Picture this: hundreds of kilos of humans, horses and armour charging at each other, intent on landing the point of their 3 metre lance on the body of their opponent.

There will be wood flying, dents in armour, and if the crowd gets what they want, someone will be knocked off their horse.

No wonder it is popular.  In fact, so popular there is now an International Jousting League, with rankings, and there are annual prestigious jousting events that attract the best from around the world.

Sounds modern?  It’s the way the sport was organised in the 13th century.  In medieval times, the best knights would travel from tournament to tournament, and were the “sports celebrities” of their day. 

Like all the best sports, the rules of jousting are simple and straightforward, but they allow a great deal of subtlety and gamesmanship from the competitors.

The object of jousting is for a knight to land their lance tip on their opponent - that scores points.   A hit is called an “ataint” and an ataint scores if it is a hit on the shield, body or helmet.  But you get even more points if you shatter your lance upon your opponent.  Yes, wince as you picture that.

The lances are designed to shatter on impact, and the tips are replaced after each ataint.  The breaking point is a set distance from the tip, and a lance must break at that point if it the ataint is to count.

And what does the  jousting “stadium” look like?  Like all sports, there are tiers of seatings all around, so the spectators can see every hit, hear every grunt, and all of the action.  Some things are eternal – it was the same for the gladiatorial games in Rome.

Like most equestrian sports, spectators are more worried about the horses than the humans.

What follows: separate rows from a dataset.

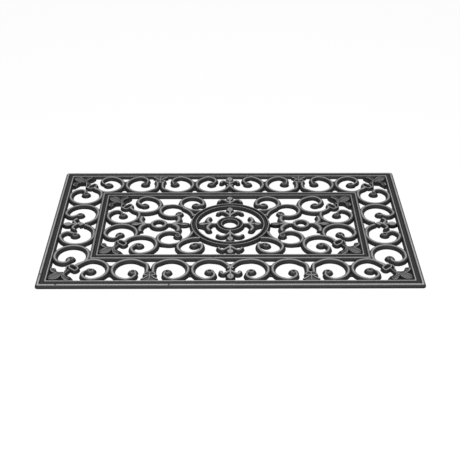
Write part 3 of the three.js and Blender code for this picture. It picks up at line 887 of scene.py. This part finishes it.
@dataclass
class LeafSpray:
    """A hollow collar, a neck, and three leaves in a corner, drawn where they lie in the border."""

    collar: Outline = (
        (303.8, 171.6), (299, 163.6), (304.2, 156.2), (311.6, 151.4), (317.2, 154.6), (315.4, 161.8),
        (310, 167.4))
    collar_floor: Outline = ((303.5, 169), (301, 163), (312, 153), (315.5, 156), (313.5, 162))
    veins: tuple[Outline, ...] = (
        ((324.6, 178), (323, 186.4), (319.3, 193), (315.6, 197), (312, 198.8)),
        ((326, 182), (327, 188), (324.8, 195.8), (321.2, 201.4), (316.7, 203.6), (313, 201.8)),
        ((327.6, 178.6), (334, 180.6), (340.4, 180), (346, 176.8), (350.4, 171.6), (352, 165)))
    hook_eye: Point = (347.0, 167.6)
    sepal: Path = (
        (317.6, 153.6, 0.8), (320.8, 156.6, 1), (321.9, 162.4, 1), (321.8, 168, 1), (322.9, 173, 1),
        (323.8, 179, 0.8))
    neck: Path = (
        (312, 165, 1.2), (316.2, 168.6, 2.4), (319.4, 173.4, 2.8), (322.2, 179, 2.4), (324.2, 184, 1.6))
    tail: Path = (
        (324.8, 177, 1.2), (325.2, 183, 2), (324.3, 189, 2.7), (322, 194.6, 3.3), (318.6, 198.9, 3.3),
        (314.6, 200.9, 2.6), (311.4, 200.6, 1.6))
    blade: Path = (
        (326.5, 177.6, 1), (329.8, 181, 3.4), (334.4, 185.6, 7), (339.5, 190.4, 9), (344.4, 194.6, 8.6),
        (348.6, 197.8, 6.2), (351.4, 199.8, 2.6))
    hook: Path = (
        (326.5, 177.6, 1.2), (332, 179.2, 1.6), (338, 178.6, 2.4), (343.4, 175.2, 3.0), (347.0, 170.6, 3.0))
    web: Outline = (
        (319.4, 178.2), (324, 172.6), (337, 171.4), (342.6, 165), (347.4, 158), (354, 155), (354, 206),
        (304, 206), (305.4, 196), (310.5, 188), (315.8, 184.4))
    field: Point = (-89.2, -89.6)
    field_collar: Point = (-87.2, -89.0)

    def cast(self, by: Point, collar_by: Point) -> Casting:
        """Casts the spray.

        Args:
            by: How far its leaves lie from where they are drawn.
            collar_by: The same for its collar and neck.

        Returns:
            The spray of the first quarter.
        """
        casting = Casting()
        casting.web(shifted(self.web, by), draft=0.8, height=2.2)
        casting.web(shifted(self.collar_floor, collar_by), draft=0.3, height=2.6)
        casting.ridge(curve_through(shifted(self.collar, collar_by), closed=True), Ridge.RIM, closed=True)
        casting.ridge(curve_through(shifted(self.neck, collar_by)), Ridge.LEAF)
        for leaf in (self.tail, self.hook, self.blade):
            casting.ridge(curve_through(shifted(leaf, by)), Ridge.LEAF)
        casting.eye(shifted([self.hook_eye], by)[0], base=6.4, rim=3.7, height=7.2)
        for vein in self.veins:
            casting.ridge(curve_through(shifted(vein, by)), Ridge.RIB)
        casting.ridge(curve_through(shifted(self.sepal, collar_by)), Ridge.BAND)
        return casting

    def build(self, material: bpy.types.Material) -> None:
        """Builds the sprays of the border and of the field."""
        in_quarters(self.cast((0, 0), (0, 0)), "border_spray", material)
        in_quarters(self.cast(self.field, self.field_collar), "field_spray", material)


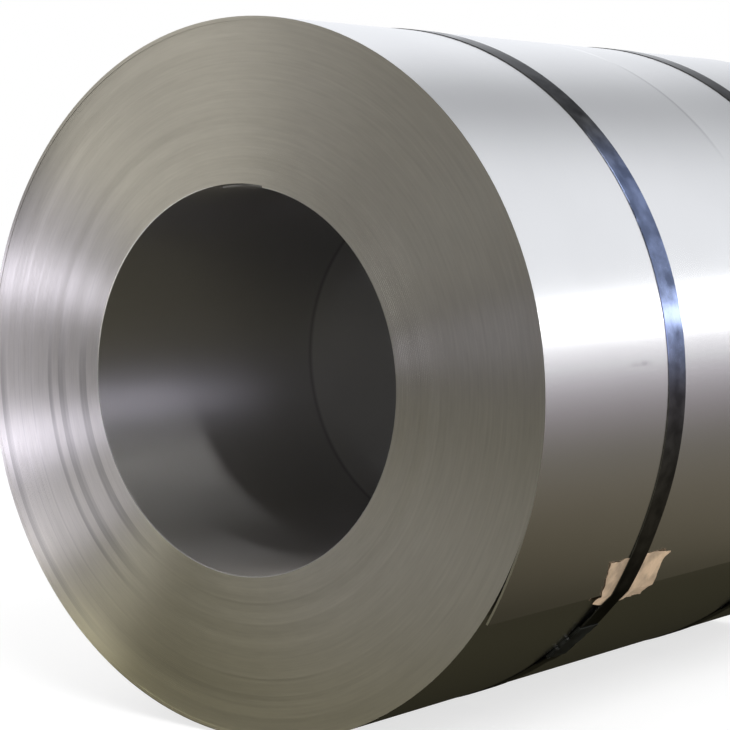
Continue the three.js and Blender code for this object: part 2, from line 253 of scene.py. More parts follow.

Fear not, the horses are safe.  Safer than the jousters. 

There have always been great protections built into jousting to protect the horses.  Harming or targeting  the horses is dreadfully taboo.  If a horse is hit, the offending knight loses the tournament and traditionally had to surrender his own horse.

In fact, we think the horses rather enjoy the action and attention.  Like the jousting knights, they don’t hold back.  And that is how all elite modern sports should be .

As a modern sport, jousting  may even be better than many of the ball-chasing events you see on pay TV.  

It is a brief, intense one-on-one  contest where you can’t miss the action.  All the drama is distilled down to a single moment, the moment of impact.   There is noise, there is shiny armour, there are the “oohs” and “aahs” from the crowd.

And sometimes, we see a knight knocked off his horse.

So take your kids to see an international sporting event in July. An event  with no drunken spectators, one where you get to see a result, and one where everyone learns something about the past.  Go to the jousting.